I think you have a bug there. Generally, you need to keep a lookup table in the GenServer for all outstanding requests, keyed of an opaque token and pass the token down to the async process so you can figure which request is from which client and reply accordingly. You only have a field from_pid in the GenServer state, so concurrent clients are going to step on each other’s toe, the replies will get misdirected, and your clients will hang.

Hum, good point! But, I believe the answer is yes and no :sweat_smile:
In my use case (where I used this) I knew for sure that the given GenServer was unique per user currently active in a specific part of the Web App, as pointed out in the Things to take into account part. This means there could be only one different caller in that situation, so the need to store only one pid.

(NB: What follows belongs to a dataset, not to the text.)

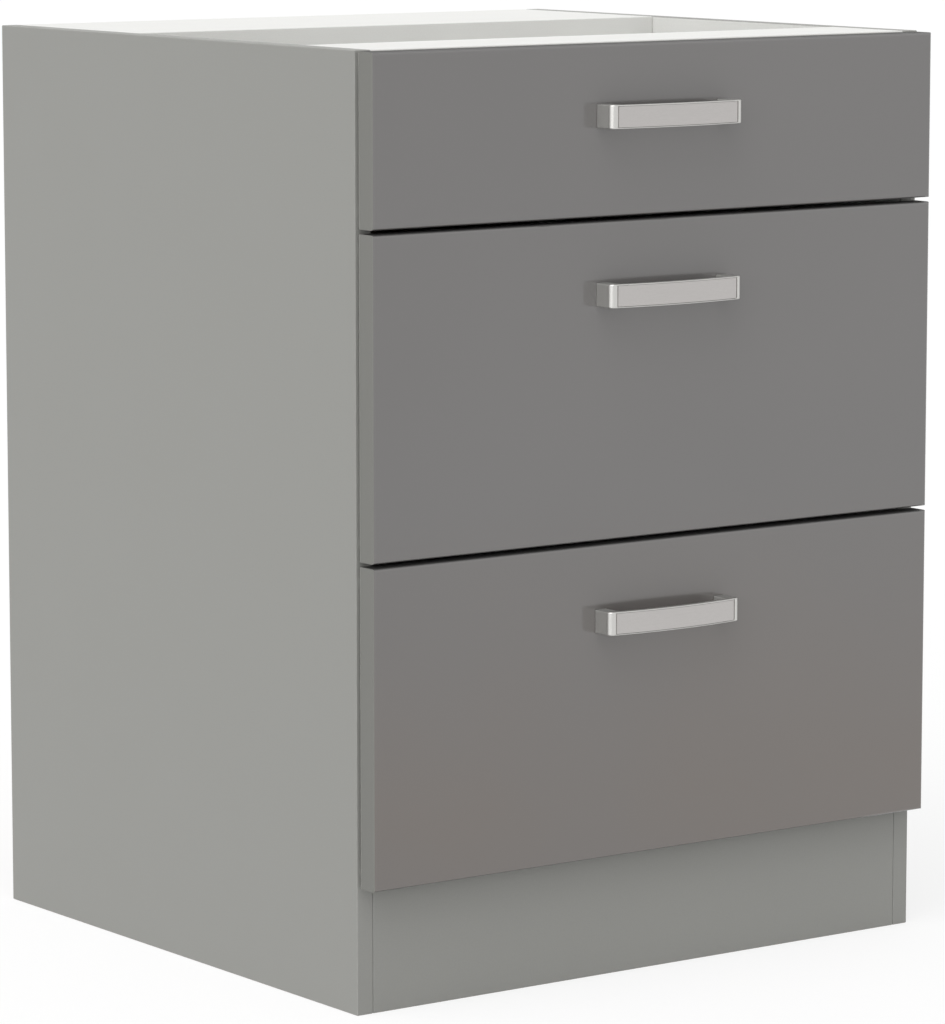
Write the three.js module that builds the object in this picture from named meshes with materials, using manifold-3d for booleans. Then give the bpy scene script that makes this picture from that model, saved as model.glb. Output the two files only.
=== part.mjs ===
// Kitchen base cabinet with three drawers on full-extension ball runners.
// Millimetres, +Z up. The front faces -Y and +X is to the right of someone who faces it.
// The pieces are placed from the front edges of the carcass (y = 0) and from the middle of its
// width (x = 0), and the finished group is moved so that the origin is the centre of its footprint.
import * as THREE from 'three';
import { mergeVertices } from 'three/addons/utils/BufferGeometryUtils.js';
import Module from 'manifold-3d';

const wasm = await Module();
wasm.setup();

// ---- Driving dimensions ----

// Carcass
const cabinetWidth = 600;
const cabinetHeight = 800;
const carcassDepth = 560; // front edges of the sides to the rear face of the back panel
const boardThickness = 16;
const boardEase = 0.6; // small chamfer on every board edge
const backThickness = 3;
const backReveal = 2; // the back panel stops this far inside the carcass outline
const plinthHeight = 110;
const frontRailDepth = 96;
const rearRailDepth = 200;
const seam = 0.3; // clearance between two pieces that touch

// Drawer fronts
const frontThickness = 19;
const frontStandoff = 3; // air gap between the carcass and the back of a front
const frontEdgeRadius = 2.5;
const sideReveal = 2;
const topReveal = 1;
const plinthOverlap = 2; // the lowest front reaches this far down over the plinth board
const gapBetweenFronts = 4;
const upperFrontHeight = 144;

// Drawer boxes
const boxBoard = 16;
const rearSpace = 104; // free space between the runners and the back panel
const boxFloorClearance = 14; // lowest box above the bottom panel
const boxTopClearance = 13; // top box below the top rails
const boxBottomThickness = 3;
const grooveRise = 10; // groove above the lower edge of the box
const grooveDepth = 6;

// Runners: three nested channels of folded steel on each side of a box
const runnerSpace = 13; // side panel to box side
const runnerHeight = 45;
const runnerSetback = 3; // front end of the runner behind the front edge of the carcass
const runnerRise = 8; // runner above the lower edge of the box
const channelWall = 1.2;
const channelBend = 3; // slanted corner where a channel is folded
const ballGap = 2.5; // room for the balls between two nested channels
const webGap = 1.5; // room between the flat webs of nested channels
const linkShortening = 10; // the middle channel is this much shorter than the others
const runnerHoleRadius = 2.5;
const runnerHoleInset = 35; // first and last screw hole from the ends of a channel
const runnerHoleCount = 3;

// Handles
const handleLength = 140;
const handleHeight = 20;
// Centre of each handle below the upper edge of its front
const upperHandleDrop = 59.5;
const middleHandleDrop = 61;
const lowerHandleDrop = 64.5;
const handleEndReach = 20; // front face to the strap at its ends
const handleBow = 6; // the strap stands out this much further in the middle
const strapThickness = 5;
const legWidth = 12;
const handleCorner = 3.5; // rounding at the two ends of the strap
const handleEase = 1.2;
const strapSteps = 14;

// Machine screws that hold the handles
const screwRadius = 2;
const screwHeadRadius = 4;
const screwHeadHeight = 2.4;
const screwBite = 10; // length of thread inside a handle leg

// Cam fittings that join the boards of the carcass
const camRadius = 7.5;
const camSkin = 4; // board left above a cam
const camSetback = 34; // centre of the cam from the end of its board
const camBoltRadius = 3;
const camBoltBite = 10; // bolt inside the side panel
const camEdgeDistance = 50; // bottom-panel fittings from the panel's long edges
const camSlotWidth = 1.6;
const camSlotDepth = 2;
const roundSteps = 16;

// ---- Sizes that follow from them ----

const halfWidth = cabinetWidth / 2;
const innerHalf = halfWidth - boardThickness;
const backFace = carcassDepth - backThickness;
const sideDepth = backFace - seam;
const bottomPanelBase = plinthHeight + seam;
const bottomPanelTop = bottomPanelBase + boardThickness;
const railBase = cabinetHeight - boardThickness;
const rearRailFront = sideDepth - rearRailDepth;
const frontFace = -frontStandoff - frontThickness;
const frontsBase = plinthHeight - plinthOverlap;
const frontsTop = cabinetHeight - topReveal;
const deepFrontHeight = (frontsTop - frontsBase - upperFrontHeight - 2 * gapBetweenFronts) / 2;
const boxRise = bottomPanelTop + boxFloorClearance - frontsBase;
const boxTopDrop = boardThickness - topReveal + boxTopClearance;
const boxHalf = innerHalf - runnerSpace;
const boxFront = -frontStandoff + seam;
const boxRear = backFace - rearSpace;
const runnerLength = boxRear - runnerSetback;
const linkHeight = runnerHeight - 2 * (channelWall + ballGap);
const drawerChannelHeight = linkHeight - 2 * (channelWall + ballGap);
const camHeight = boardThickness - camSkin;
const legCentre = (handleLength - legWidth) / 2;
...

However, what you said is true if that isn’t the case, and the example code by itself can be a bit misleading. I updated the Things to take into account section to highlight this situation. (Timeouts, and other possible issues still need to be taken care of by the user).
Does it make sense and do you think it’s more clear now?

Thanks for the comment!

If your GenServer will not see concurrent usage, why go through all the trouble for deferred replies? You can just use a receive loop to wait from the response in the GenServer.

To be honest, I didn’t think of that when applying this to my initial situation, and a receive do feels like a better approach, even if for just readability purposes… Still, my main goal with this post was just to show that this was possible to do and that it can help in specific situations, as it’s something that may slip through when reading the docs, or just getting started.